Ballplayers are not typically renowned for their generosity. For their egocentricity, maybe, but not their philanthropy. Most go to the team-mandated functions. Some donate to a charity. Smile for the photo ops.


And then there are those, like Dodgers third baseman Casey Blake, who make giving back a part of their lives.

Blake is that too-rare item in baseball, and life, a genuinely good person. Personable, but not so that it ever feels forced. A family man, he and his wife, Abbie, are expecting their fifth child in February. Blake is someone who is concerned about his community. And someone whose community remains his hometown.

Even if it’s a small town of approximately 13,000 in south Iowa.

Blake grew up in Indianola, a quaint town about 16 miles south of Des Moines. He first grew to fame as a prep star at Indianola High School, before going on to Wichita State and later signing with Toronto.

Only Blake’s rise to the major leagues was anything but smooth — he was waived three times — before he finally stuck after signing with Cleveland in 2003. He was 29.

Maybe it’s because he had to work harder to achieve success, or that it came later in life, or maybe it’s just the way he is, but Blake has made a point of giving back.

Blake still lives in Indianola and in February he and Abbie donated $1 million to the Indianola school district and challenged the community to match it. He earned $6.25 million last season.

That’s above-and-beyond material. Yet he did not simply write a big check and disappear. Blake is active in fund-raisers to help the community match his $1-million donation.


On Halloween he participated in an Indianola haunted house. He was the guy with the bloody chainsaw.

‘One night, I was kind of like the ‘Texas Chainsaw Massacre’ [movie] guy,’ Blake told the Des Moines Register of his job at the hometown haunted house. ‘My 9-year-old and 7-year-old helped out too — so it was a full family deal.

‘It was a riot. I had a blast.’

A few days after Christmas, he is scheduled to help with a fund-raiser a bit closer to his area of expertise. He will host a two-day baseball camp at Indianola’s Simpson College.

‘Abbie and I made the donation and challenged the community, but we still want to keep helping the community and committee that’s working so hard,’ he said.

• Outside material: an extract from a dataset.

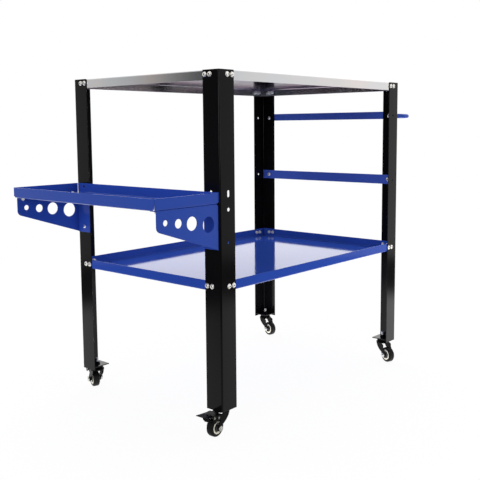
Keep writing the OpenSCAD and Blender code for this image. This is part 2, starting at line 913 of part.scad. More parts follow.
module brake_pedal(corner) {
    ear_in = fork_out + side_gap;
    ear_out = ear_in + pedal_t;
    rib_r = 1.2;
    rib_step = 7;
    rib_in = 5;
    tab = [5, 12, 8];
    color(fork_black)
        at_caster(corner) {
            upright(ear_in, ear_out) ear_outline();
            upright(-ear_out, -ear_in) ear_outline();
            upright(-ear_out, ear_out) tread_outline();
            upright(-ear_in, ear_in) translate(shoe) circle(shoe_r);
            translate([pedal_reach - tab[0], ear_out - tab[1], tread_y(pedal_reach) - tab[2]])
                cube(tab);
            for (i = [0 : 3])
                upright(-ear_out + 4, ear_out - 4) {
                    rib_x = pedal_reach - rib_in - i * rib_step;
                    translate([rib_x, tread_y(rib_x) + pedal_t - 0.4]) circle(rib_r);
                }
        }
}

// Pin with round heads, through both sides at a place of the fork's plane
pin_head = [3, 1.5];
module pin(at, out) {
    translate([at[0], out, at[1]])
        rotate([90, 0, 0]) {
            cylinder(d = pin_d, h = 2 * out);
            translate([0, 0, -pin_head[1]]) cylinder(d = pin_d + pin_head[0], h = pin_head[1]);
            translate([0, 0, 2 * out]) cylinder(d = pin_d + pin_head[0], h = pin_head[1]);
        }
}

// Pivot pin of the pedal, which the fork holds, with its heads clear of the ears
module brake_pins(corner) {
    color(bright_zinc) at_caster(corner) pin(pivot, fork_out + side_gap + pedal_t + side_gap);
}

// Rivet through both ears of the pedal
module brake_rivets(corner) {
    color(bright_zinc) at_caster(corner) pin(rivet, fork_out + side_gap + pedal_t);
}

color(leg_black) leg(FRONT_LEFT, true);  // leg_front_left
color(leg_black) leg(REAR_LEFT, true);  // leg_rear_left
color(leg_black) leg(FRONT_RIGHT, false);  // leg_front_right
color(leg_black) leg(REAR_RIGHT, false);  // leg_rear_right
table_top();
lower_shelf();
side_tray();
tray_bracket(FRONT_LEFT);  // tray_bracket_front
tray_bracket(REAR_LEFT);  // tray_bracket_rear
bracket_flange_pair(FRONT_LEFT);  // bracket_flanges_front
bracket_flange_pair(REAR_LEFT);  // bracket_flanges_rear
upper_rail();
lower_rail();
push_handle();
top_bolts();
top_nuts();
shelf_bolts();
shelf_nuts();
tray_bolts();
tray_nuts();
rail_bolts();
rail_nuts();
caster_plates();
stem_nuts();
caster_head(FRONT_LEFT);  // caster_head_front_left
caster_head(REAR_LEFT);  // caster_head_rear_left
caster_head(FRONT_RIGHT);  // caster_head_front_right
caster_head(REAR_RIGHT);  // caster_head_rear_right
fork(FRONT_LEFT, true);  // fork_front_left
fork(REAR_LEFT, true);  // fork_rear_left
fork(FRONT_RIGHT, false);  // fork_front_right
fork(REAR_RIGHT, false);  // fork_rear_right
axle(FRONT_LEFT);  // axle_front_left
axle(REAR_LEFT);  // axle_rear_left
axle(FRONT_RIGHT);  // axle_front_right
axle(REAR_RIGHT);  // axle_rear_right
tyre(FRONT_LEFT);  // tyre_front_left
tyre(REAR_LEFT);  // tyre_rear_left
tyre(FRONT_RIGHT);  // tyre_front_right
tyre(REAR_RIGHT);  // tyre_rear_right
hub(FRONT_LEFT);  // hub_front_left
hub(REAR_LEFT);  // hub_rear_left
hub(FRONT_RIGHT);  // hub_front_right
hub(REAR_RIGHT);  // hub_rear_right
hub_caps(FRONT_LEFT);  // hub_caps_front_left
hub_caps(REAR_LEFT);  // hub_caps_rear_left
hub_caps(FRONT_RIGHT);  // hub_caps_front_right
hub_caps(REAR_RIGHT);  // hub_caps_rear_right
brake_pedal(FRONT_LEFT);  // brake_pedal_front_left
brake_pedal(REAR_LEFT);  // brake_pedal_rear_left
brake_pins(FRONT_LEFT);  // brake_pins_front_left
brake_pins(REAR_LEFT);  // brake_pins_rear_left
brake_rivets(FRONT_LEFT);  // brake_rivets_front_left
brake_rivets(REAR_LEFT);  // brake_rivets_rear_left
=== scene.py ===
# %% [markdown]
# A mobile welding table, dressed for its picture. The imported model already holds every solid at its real
# size. This lesson rounds their sheet edges, models bolts, nuts and welds in more detail, and gives each
# finish its own material.

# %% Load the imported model
import json
import math

import bpy
from mathutils import Matrix, Vector


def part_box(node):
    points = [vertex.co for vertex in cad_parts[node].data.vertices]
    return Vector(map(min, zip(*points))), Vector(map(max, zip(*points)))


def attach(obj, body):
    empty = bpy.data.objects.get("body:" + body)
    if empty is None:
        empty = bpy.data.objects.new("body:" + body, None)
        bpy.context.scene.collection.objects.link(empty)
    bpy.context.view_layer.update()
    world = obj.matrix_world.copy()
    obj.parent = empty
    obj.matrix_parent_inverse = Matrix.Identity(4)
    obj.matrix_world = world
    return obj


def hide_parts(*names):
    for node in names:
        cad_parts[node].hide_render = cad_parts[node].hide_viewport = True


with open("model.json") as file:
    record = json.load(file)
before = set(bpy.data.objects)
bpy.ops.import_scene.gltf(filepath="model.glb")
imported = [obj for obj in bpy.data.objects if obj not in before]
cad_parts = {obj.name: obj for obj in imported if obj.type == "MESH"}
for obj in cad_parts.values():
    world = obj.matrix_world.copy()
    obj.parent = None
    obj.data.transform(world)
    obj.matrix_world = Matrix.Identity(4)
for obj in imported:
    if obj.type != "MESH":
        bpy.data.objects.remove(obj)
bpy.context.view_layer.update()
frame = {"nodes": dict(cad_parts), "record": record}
nodes = frame["nodes"]
MM = 0.001

# %% [markdown]
# The four legs give every place on the frame. The low corner of the front left leg and the high corner of
# the rear right leg are the outer corners of the frame, and the rest is measured from them. The places could
# be typed in as plain coordinates, but measured from the legs they stay right if the frame grows.

# %% Corners of the frame
x_left, y_front, leg_end_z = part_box("leg_front_left")[0]
x_right, y_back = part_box("leg_rear_right")[1][:2]
SIDES = {  # an outer corner of the frame, and the directions that lead inwards from it
    "front_left": (x_left, y_front, 1, 1),
    "rear_left": (x_left, y_back, 1, -1),
    "front_right": (x_right, y_front, -1, 1),
    "rear_right": (x_right, y_back, -1, -1),
}
print("frame length", round(x_right - x_left, 4), "width", round(y_back - y_front, 4))

# %% [markdown]
# The picture is taken from a little above mid height, with the nearest leg almost in the middle. The place,
# the turn and the lens were found from the corners of the frame. The window is shifted a little instead of
# tipping the camera further, because the photograph was cropped and a shift doesn't lean the legs.

# %% Camera
PHOTO_SIDE = 480  # pixels
FOCAL_LENGTH = 746.76  # pixels
AXIS_U, AXIS_V = 245.98, 209.80  # the pixel that the lens points at
SENSOR = 36  # millimetres
EYE = (-1.4179, -1.3223, 0.7621)  # metres from the low corner of the front left leg
turn = math.radians(41.012)
tip = math.radians(-6.253)
lean = math.radians(-0.428)
camera_data = bpy.data.cameras.new("camera")
camera = bpy.data.objects.new("camera", camera_data)
bpy.context.scene.collection.objects.link(camera)
bpy.context.scene.camera = camera
forward = Vector((math.cos(tip) * math.cos(turn), math.cos(tip) * math.sin(turn), math.sin(tip)))
right = Vector((math.sin(turn), -math.cos(turn), 0))
up = right.cross(forward)
leaned_right = right * math.cos(lean) + up * math.sin(lean)
leaned_up = up * math.cos(lean) - right * math.sin(lean)
eye_place = Matrix.Translation(Vector((x_left + EYE[0], y_front + EYE[1], leg_end_z + EYE[2])))
camera.matrix_world = eye_place @ Matrix((leaned_right, leaned_up, -forward)).transposed().to_4x4()
camera_data.sensor_width = SENSOR
camera_data.lens = SENSOR * FOCAL_LENGTH / PHOTO_SIDE
camera_data.shift_x = (PHOTO_SIDE / 2 - AXIS_U) / PHOTO_SIDE
camera_data.shift_y = (AXIS_V - PHOTO_SIDE / 2) / PHOTO_SIDE
camera_data.clip_start = 0.05
camera_data.clip_end = 100
print("camera at", [round(v, 3) for v in camera.location])

# %% [markdown]
# Shader trees are built from nodes and links. They could be drawn by hand in the node editor, but a script
# has to name each one. Small helpers keep that short: one adds a node with its settings and its input values,
# one links two nodes, and two lay a ramp with its stops, in colour or in grey.

# %% Node helpers
def node(tree, kind, place, inputs=None, **settings):
    """Adds a node, with its settings and the values of the input sockets that inputs names."""
    made = tree.nodes.new(kind)
    made.location = place
    for key, value in settings.items():
        setattr(made, key, value)
    for socket, value in (inputs or {}).items():
        made.inputs[socket].default_value = value
    return made


def wire(source, output, target, socket):
    """Links an output of one node to an input of another node in the same tree."""
    source.id_data.links.new(source.outputs[output], target.inputs[socket])


def colour_ramp(tree, place, stops):
    """A ramp with its stops given as (position, (red, green, blue))."""
    ramp = node(tree, "ShaderNodeValToRGB", place)
    elements = ramp.color_ramp.elements
    while len(elements) < len(stops):
        elements.new(0.5)
    for element, (position, colour) in zip(elements, stops):
        element.position = position
        element.color = (*colour, 1)
    return ramp


def grey_ramp(tree, place, stops):
    return colour_ramp(tree, place, [(position, (value, value, value)) for position, value in stops])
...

The local guy who made good, and then gave back, has hardly gone unnoticed locally.

‘Casey and Abbie are completely committed to our community,’ Indianola schools Athletic Director Bernie Brueck told the Register. ‘He’s a hometown hero and so many people look up to him. For him to want to provide so many opportunities for local kids, that’s tremendous.’

Blake is 37 and near the end of his big earning years. He’ll make $5.25 million this season. The Dodgers hold a $6-million option on Blake for 2012, with a $1.25-million buyout. He’ll need a better season than the one he had last year (.248, 17 home runs, 64 RBI) for the Dodgers to pick up that option.


He is looking for a comeback season, convinced he still can be the player who averaged 22 home runs and 75 RBI for five seasons (2003-08).

Meanwhile, his foundation is preparing its first project, a fieldhouse to benefit a middle school. Blake said it’s coincidence the initial project is athletically related and hopes to support several nonathletic needs in the future.

He has plenty of plans, but then life’s biggest givers usually do.